– Относительно секты вряд ли, а в наших личных отношениях действительно наметился разлом, – я вкратце рассказал о нас, сделав ударение на нашу с Еленой недавнюю переписку.
– На контакт она пока ни с кем не идёт. Сходите сейчас к ней в палату, попробуйте пообщаться. С вами она, вероятнее всего, говорить будет. Потом сообщите результат мне: от этого зависит, какие препараты ей назначать.
По пути в палату с трудом унимая дрожь, я боялся попросту жену не узнать. Однако, войдя, увидел её сразу. Глаза прикрыты, припухшее лицо искажено мучительной гримасой:
– Привет…
– Привет, – отвечала Елена, чуть приоткрыв глаза, в зрачках которых был будто рассыпан золотистый песок. Казалось, что он бугрится, мешая свободно двигаться векам.
Внутренне содрогнувшись, я спросил её:
– Узнала меня?
– Ещё бы я тебя не узнала… – попыталась усмехнуться жена. Вышло мучительно.
– Врач спрашивала о каких-то голосах, не слышишь чего постороннего?
– Слышу лишь твой недовольный голос… – медленно отвечала Елена и прикрыла глаза. Она спала.
Дома я не находил себе места. Чувство, что это я, я, я, довел её до этих глаз, этой постели, раздирало, кромсало меня. Сказав детям, что ненадолго отлучусь, я снова поехал к Елене. Купив по пути небольшой букетик цветов, и любимые ею ассорти из сушеных фруктов, я снова пришел в палату:
– Как ты?
– Нормально, – медленно проговорила Елена и, приняв букет, долго его рассматривала.
– У тебя ужасная палата, – кивнул я на лежащую рядом сухонькую старушку, этакое чудище с развороченным глазом.
– Это она сама себе глаз вилкой расковыряла, поэтому теперь здесь, – равнодушно объяснила жена, заметив мой взгляд.
– Может быть, попросить, чтобы тебя перевели подальше от неё?
– Не нужно. Мне и здесь хорошо… – спокойно проговорила Елена.
Это её спокойствие и равнодушие окончательно подорвали меня, всю мою кое-как державшуюся в продолжение дня устойчивость. Слёзы душили. Припав на колени к её кровати, я обливал слезами её вяло свисавшую ладонь: «Прости,… прости, пожалуйста».
– За что? – посмотрела она на меня и словно лапку в панцирь черепашки убрала обратно под одеяло мокрую ладонь. Взгляд её был мутный, рассеянный, однако этого жуткого песка, в них почти не было.

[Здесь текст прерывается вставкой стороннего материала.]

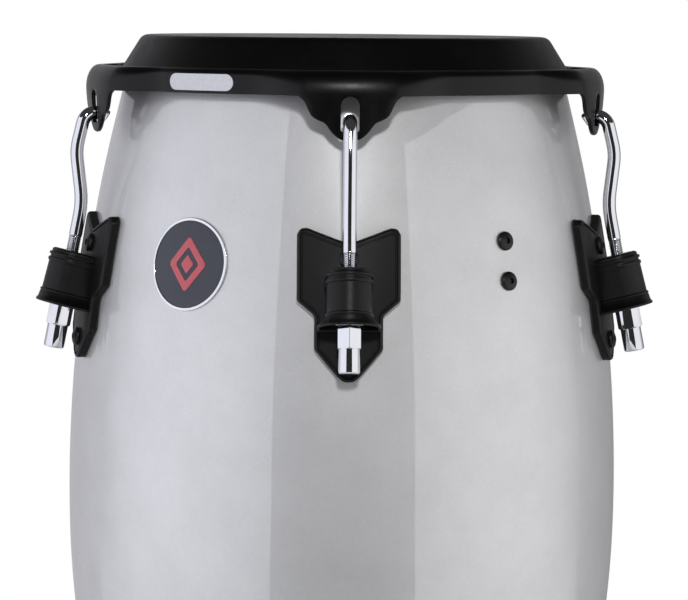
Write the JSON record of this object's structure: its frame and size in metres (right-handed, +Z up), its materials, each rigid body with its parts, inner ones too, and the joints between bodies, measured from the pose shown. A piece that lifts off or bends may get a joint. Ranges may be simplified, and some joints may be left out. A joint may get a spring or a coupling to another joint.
{
  "type": "conga drum",
  "caption": "Tall barrel-shaped hand drum: glossy moulded shell open at the foot, black head pulled down by a rim with slotted ears and hooked tuning rods in cast side lugs.",
  "frame": {"origin": "on the floor, at the centre of the box round the drum; the drum's own axis stands 15 mm behind it", "axes": "+Z up along the drum's axis, -Y towards the front lug"},
  "size_m": [0.446, 0.4362, 0.762],
  "materials": {
    "shell_lacquer": "silver-grey metallic lacquer on glass-fibre, high gloss",
    "skin": "black drum skin, slight sheen",
    "satin_black": "satin black powder coat",
    "black_steel": "black oxide steel",
    "chrome": "polished chrome plate",
    "zinc_steel": "zinc-plated steel",
    "rubber": "matt black rubber",
    "badge_metal": "polished border round a dark satin field"
  },
  "bodies": {
    "drum": {"shell": "shell_lacquer", "base_ring": "rubber", "head_membrane": "skin", "badge": "badge_metal", "accessory_plate": "zinc_steel", "accessory_bolt_1": "black_steel", "accessory_bolt_2": "black_steel", "lug_casting_1": "satin_black", "lug_gasket_1": "rubber", "nut_washer_1": "chrome", "upper_bolt_1": "black_steel", "lower_bolt_1": "black_steel", "upper_inner_nut_1": "zinc_steel", "lower_inner_nut_1": "zinc_steel", "backing_plate_1": "zinc_steel", "lug_casting_2": "satin_black", "lug_gasket_2": "rubber", "nut_washer_2": "chrome", "upper_bolt_2": "black_steel", "lower_bolt_2": "black_steel", "upper_inner_nut_2": "zinc_steel", "lower_inner_nut_2": "zinc_steel", "backing_plate_2": "zinc_steel", "lug_casting_3": "satin_black", "lug_gasket_3": "rubber", "nut_washer_3": "chrome", "upper_bolt_3": "black_steel", "lower_bolt_3": "black_steel", "upper_inner_nut_3": "zinc_steel", "lower_inner_nut_3": "zinc_steel", "backing_plate_3": "zinc_steel", "lug_casting_4": "satin_black", "lug_gasket_4": "rubber", "nut_washer_4": "chrome", "upper_bolt_4": "black_steel", "lower_bolt_4": "black_steel", "upper_inner_nut_4": "zinc_steel", "lower_inner_nut_4": "zinc_steel", "backing_plate_4": "zinc_steel", "lug_casting_5": "satin_black", "lug_gasket_5": "rubber", "nut_washer_5": "chrome", "upper_bolt_5": "black_steel", "lower_bolt_5": "black_steel", "upper_inner_nut_5": "zinc_steel", "lower_inner_nut_5": "zinc_steel", "backing_plate_5": "zinc_steel"},
    "rim": {"counterhoop": "satin_black", "flesh_hoop": "black_steel", "head_collar": "skin"},
    "rod_1": {"tension_rod_1": "chrome"},
    "nut_1": {"tension_nut_1": "chrome"},
    "rod_2": {"tension_rod_2": "chrome"},
    "nut_2": {"tension_nut_2": "chrome"},
    "rod_3": {"tension_rod_3": "chrome"},
    "nut_3": {"tension_nut_3": "chrome"},
    "rod_4": {"tension_rod_4": "chrome"},
    "nut_4": {"tension_nut_4": "chrome"},
    "rod_5": {"tension_rod_5": "chrome"},
    "nut_5": {"tension_nut_5": "chrome"}
  },
  "joints": [
    {"name": "nut_1_turn", "type": "hinge", "parent": "drum", "child": "nut_1", "pos_m": [0, -0.19423, 0.594], "axis": [0, 0.1978, 0.9802], "range_deg": [-1440, 900]},
    {"name": "rod_1_slide", "type": "slide", "parent": "drum", "child": "rod_1", "axis": [0, 0.1978, 0.9802], "range_m": [-0.00375, 0.00601]},
    {"name": "nut_2_turn", "type": "hinge", "parent": "drum", "child": "nut_2", "pos_m": [0.19917, -0.04953, 0.594], "axis": [-0.1881, 0.0611, 0.9802], "range_deg": [-1440, 900]},
    {"name": "rod_2_slide", "type": "slide", "parent": "drum", "child": "rod_2", "axis": [-0.1881, 0.0611, 0.9802], "range_m": [-0.00375, 0.00601]},
    {"name": "nut_3_turn", "type": "hinge", "parent": "drum", "child": "nut_3", "pos_m": [0.12309, 0.1846, 0.594], "axis": [-0.1163, -0.16, 0.9802], "range_deg": [-1440, 900]},
    {"name": "rod_3_slide", "type": "slide", "parent": "drum", "child": "rod_3", "axis": [-0.1163, -0.16, 0.9802], "range_m": [-0.00375, 0.00601]},
    {"name": "nut_4_turn", "type": "hinge", "parent": "drum", "child": "nut_4", "pos_m": [-0.12309, 0.1846, 0.594], "axis": [0.1163, -0.16, 0.9802], "range_deg": [-1440, 900]},
    {"name": "rod_4_slide", "type": "slide", "parent": "drum", "child": "rod_4", "axis": [0.1163, -0.16, 0.9802], "range_m": [-0.00375, 0.00601]},
    {"name": "nut_5_turn", "type": "hinge", "parent": "drum", "child": "nut_5", "pos_m": [-0.19917, -0.04953, 0.594], "axis": [0.1881, 0.0611, 0.9802], "range_deg": [-1440, 900]},
    {"name": "rod_5_slide", "type": "slide", "parent": "drum", "child": "rod_5", "axis": [0.1881, 0.0611, 0.9802], "range_m": [-0.00375, 0.00601]},
    {"name": "rim_slide", "type": "slide", "parent": "drum", "child": "rim", "axis": [0, 0, 1], "range_m": [-0.00367, 0.00588], "deforming": ["head_collar"]}
  ],
  "couplings": [
    {"joint": "nut_1_turn", "follows": "rim_slide", "rad_per_m": -4273.2},
    {"joint": "rod_1_slide", "follows": "rim_slide", "ratio": 1.0202},
    {"joint": "nut_2_turn", "follows": "rim_slide", "rad_per_m": -4273.2},
    {"joint": "rod_2_slide", "follows": "rim_slide", "ratio": 1.0202},
    {"joint": "nut_3_turn", "follows": "rim_slide", "rad_per_m": -4273.2},
    {"joint": "rod_3_slide", "follows": "rim_slide", "ratio": 1.0202},
    {"joint": "nut_4_turn", "follows": "rim_slide", "rad_per_m": -4273.2},
    {"joint": "rod_4_slide", "follows": "rim_slide", "ratio": 1.0202},
    {"joint": "nut_5_turn", "follows": "rim_slide", "rad_per_m": -4273.2},
    {"joint": "rod_5_slide", "follows": "rim_slide", "ratio": 1.0202}
  ]
}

– Не расстраивайтесь, – успокаивала меня провожавшая до входных дверей пожилая санитарка. – Это пройдёт. С некоторыми женщинами в жизни такое случается.

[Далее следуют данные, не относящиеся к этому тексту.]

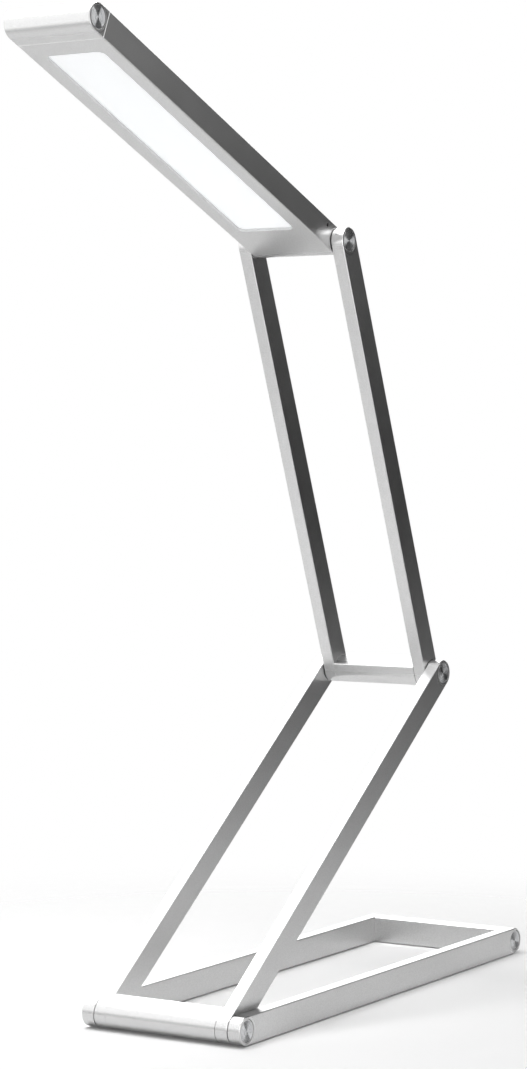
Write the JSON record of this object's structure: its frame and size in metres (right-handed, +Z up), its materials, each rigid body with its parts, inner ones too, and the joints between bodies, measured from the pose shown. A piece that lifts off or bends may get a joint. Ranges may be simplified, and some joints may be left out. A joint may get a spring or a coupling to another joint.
{
  "type": "folding desk lamp",
  "caption": "Desk lamp of narrowing aluminium frames and a slim light head, joined end to end by friction hinges so that each section folds flat into the one before it.",
  "frame": {"origin": "on the surface that the lamp stands on, in the middle of the box round the lamp as it stands in the picture's pose", "axes": "+X along the hinge axes, the charge light's side; +Y to the back of the base; +Z up"},
  "size_m": [0.0794, 0.3206, 0.4199],
  "materials": {
    "anodised_aluminium": "fine satin, blasted and clear anodised",
    "turned_aluminium": "faced on a lathe, with fine turning rings",
    "steel": "zinc plated",
    "nylon_liner": "plain black nylon",
    "rubber_pad": "matt",
    "opal_diffuser": "opal acrylic with a satin face",
    "clear_acrylic": "clear and polished",
    "white_film": "white reflecting film",
    "led_strip": "white coated circuit strip",
    "led_chip": "clear resin over yellow phosphor",
    "battery_foil": "laminated foil pouch",
    "foam_tape": "foam with adhesive on both faces",
    "lead_wire": "insulated wire",
    "circuit_board": "green solder mask",
    "socket_shell": "plated shell",
    "light_pipe": "clear moulded",
    "touch_key": "satin, colour of the housing"
  },
  "bodies": {
    "base": {"base_rail_left": "anodised_aluminium", "base_rail_right": "anodised_aluminium", "back_bar": "anodised_aluminium", "back_bar_screws": "steel", "back_bar_dowels": "steel", "rear_caps": "turned_aluminium", "foot_pads": "rubber_pad", "base_hinge_caps": "turned_aluminium", "base_hinge_springs": "steel"},
    "lower_arm": {"lower_rail_left": "anodised_aluminium", "lower_rail_right": "anodised_aluminium", "front_bar": "anodised_aluminium", "front_bar_dowels": "steel", "base_hinge_screws": "steel", "base_hinge_liners": "nylon_liner", "middle_hinge_caps": "turned_aluminium", "middle_hinge_springs": "steel"},
    "middle_arm": {"middle_rail_left": "anodised_aluminium", "middle_rail_right": "anodised_aluminium", "middle_bar": "anodised_aluminium", "middle_bar_dowels": "steel", "middle_hinge_screws": "steel", "middle_hinge_liners": "nylon_liner", "head_hinge_caps": "turned_aluminium", "head_hinge_springs": "steel"},
    "head": {"head_housing": "anodised_aluminium", "nose_bar": "anodised_aluminium", "nose_caps": "turned_aluminium", "head_hinge_screws": "steel", "head_hinge_liners": "nylon_liner", "diffuser": "opal_diffuser", "light_guide": "clear_acrylic", "reflector_sheet": "white_film", "led_strips": "led_strip", "led_chips": "led_chip", "battery": "battery_foil", "battery_tape": "foam_tape", "battery_leads": "lead_wire", "control_board": "circuit_board", "usb_socket": "socket_shell", "charge_light": "light_pipe", "touch_key": "touch_key", "touch_spring": "steel"}
  },
  "joints": [
    {"name": "base_hinge", "type": "hinge", "parent": "base", "child": "lower_arm", "pos_m": [0, -0.08265, 0.0064], "axis": [1, 0, 0], "range_deg": [-33, 53.4]},
    {"name": "middle_hinge", "type": "hinge", "parent": "lower_arm", "child": "middle_arm", "pos_m": [0, 0.09638, 0.13936], "axis": [-1, 0, 0], "range_deg": [-98, 73.6]},
    {"name": "head_hinge", "type": "hinge", "parent": "middle_arm", "child": "head", "pos_m": [0, 0.02421, 0.3355], "axis": [-1, 0, 0], "range_deg": [-133.9, 46.1]}
  ]
}
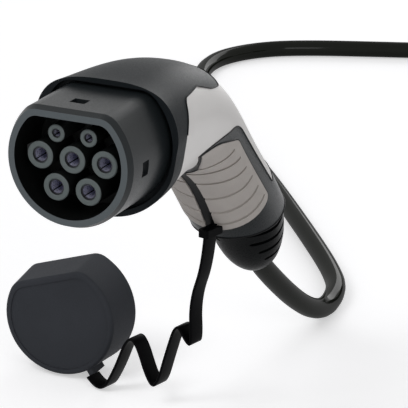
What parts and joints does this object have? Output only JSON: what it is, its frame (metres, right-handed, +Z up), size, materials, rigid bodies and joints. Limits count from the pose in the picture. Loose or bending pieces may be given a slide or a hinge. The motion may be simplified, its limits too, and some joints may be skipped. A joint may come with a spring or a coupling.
{
  "type": "ev charging cable",
  "caption": "Vehicle charging cable with a ribbed pistol-grip connector, tethered dust cap, coiled cable and a matching plug at the far end.",
  "frame": {"origin": "mouth of the centre (earth) contact's bore in the vehicle connector", "axes": "-Y along the nose towards the vehicle, +Z up, +X to the right of the connector's face as seen from behind the picture's camera"},
  "size_m": [0.4311, 0.9955, 0.2084],
  "materials": {
    "nose_plastic": "moulded",
    "insulator_plastic": "moulded",
    "contact_metal": "silver plated",
    "cover_plastic": "moulded",
    "shell_plastic": "moulded",
    "pad_rubber": "soft",
    "spine_rubber": "soft",
    "relief_rubber": "soft",
    "cable_jacket": "smooth jacket",
    "strap_rubber": "smooth",
    "cap_rubber": "smooth",
    "wire_insulation": "insulated",
    "clamp_plastic": "moulded"
  },
  "bodies": {
    "root": {"nose_housing": "nose_plastic", "contact_insulator": "insulator_plastic", "contact_retainer": "clamp_plastic", "contact_earth": "contact_metal", "contact_neutral": "contact_metal", "contact_line_1": "contact_metal", "contact_line_2": "contact_metal", "contact_line_3": "contact_metal", "contact_pilot": "contact_metal", "contact_proximity": "contact_metal", "head_cover": "cover_plastic", "handle_shell": "shell_plastic", "grip_frame": "cover_plastic", "grip_pad_right": "pad_rubber", "grip_pad_left": "pad_rubber", "grip_spine": "spine_rubber", "strain_relief": "relief_rubber", "cable_clamp": "clamp_plastic", "conductors": "wire_insulation", "strap_clip": "strap_rubber", "tether_strap": "strap_rubber", "cap": "cap_rubber", "cable_lead": "cable_jacket", "cable_coil": "cable_jacket", "cable_tail": "cable_jacket", "plug_nose_housing": "nose_plastic", "plug_insulator": "insulator_plastic", "plug_power_pins": "contact_metal", "plug_pilot_pins": "contact_metal", "plug_head_cover": "cover_plastic", "plug_handle_shell": "shell_plastic", "plug_grip_frame": "cover_plastic", "plug_grip_pad_right": "pad_rubber", "plug_grip_pad_left": "pad_rubber", "plug_grip_spine": "spine_rubber", "plug_strain_relief": "relief_rubber"}
  },
  "joints": []
}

Покоя не было. Зная, что потеряла она голову не из-за меня, я столь же твердо знал, что виноват в этом именно я, – понизив голос почти до шепота, проговорил Лев и надолго стих.
12
К вечеру волнение моря слегка улеглось, и на западе сквозь тучи стало пробиваться солнце. В его широко струящихся лучах бугрились волны, поблёскивали пенные гребни.
По просьбе Льва, мы пошли вдоль берега собрать для костра сухих веток, деревянных обломков, так как использовать выброшенное морем за последние сутки шторма было невозможно, всё сыро. Под дальней скалой мы нашли сухую корягу, и волоком притащив её к нашим шезлонгам, принялись ломать, готовить костёр.
Из отеля к нам спустилась Елена. Посидев около получаса, она поднялась:
– Пойду, вдоль берега прогуляюсь…
– Мне с тобой? – спросил её Лев.
– Нет. Хочется побыть одной. Я скоро приду.
Проводив её взглядом, Лев продолжал:
– Новость о болезни Елены среди родни распространялась стремительно: то и дело мне и Анюте звонили родные и близкие. Справляясь, как у Елены дела и дотошно уточняя, где именно она теперь находится, приводили примеры чего-то подобного, случавшегося у каких-то знакомых, чего-то вычитанного в какой-то книге, и давали никчемные, раздражающие своей беспардонностью советы.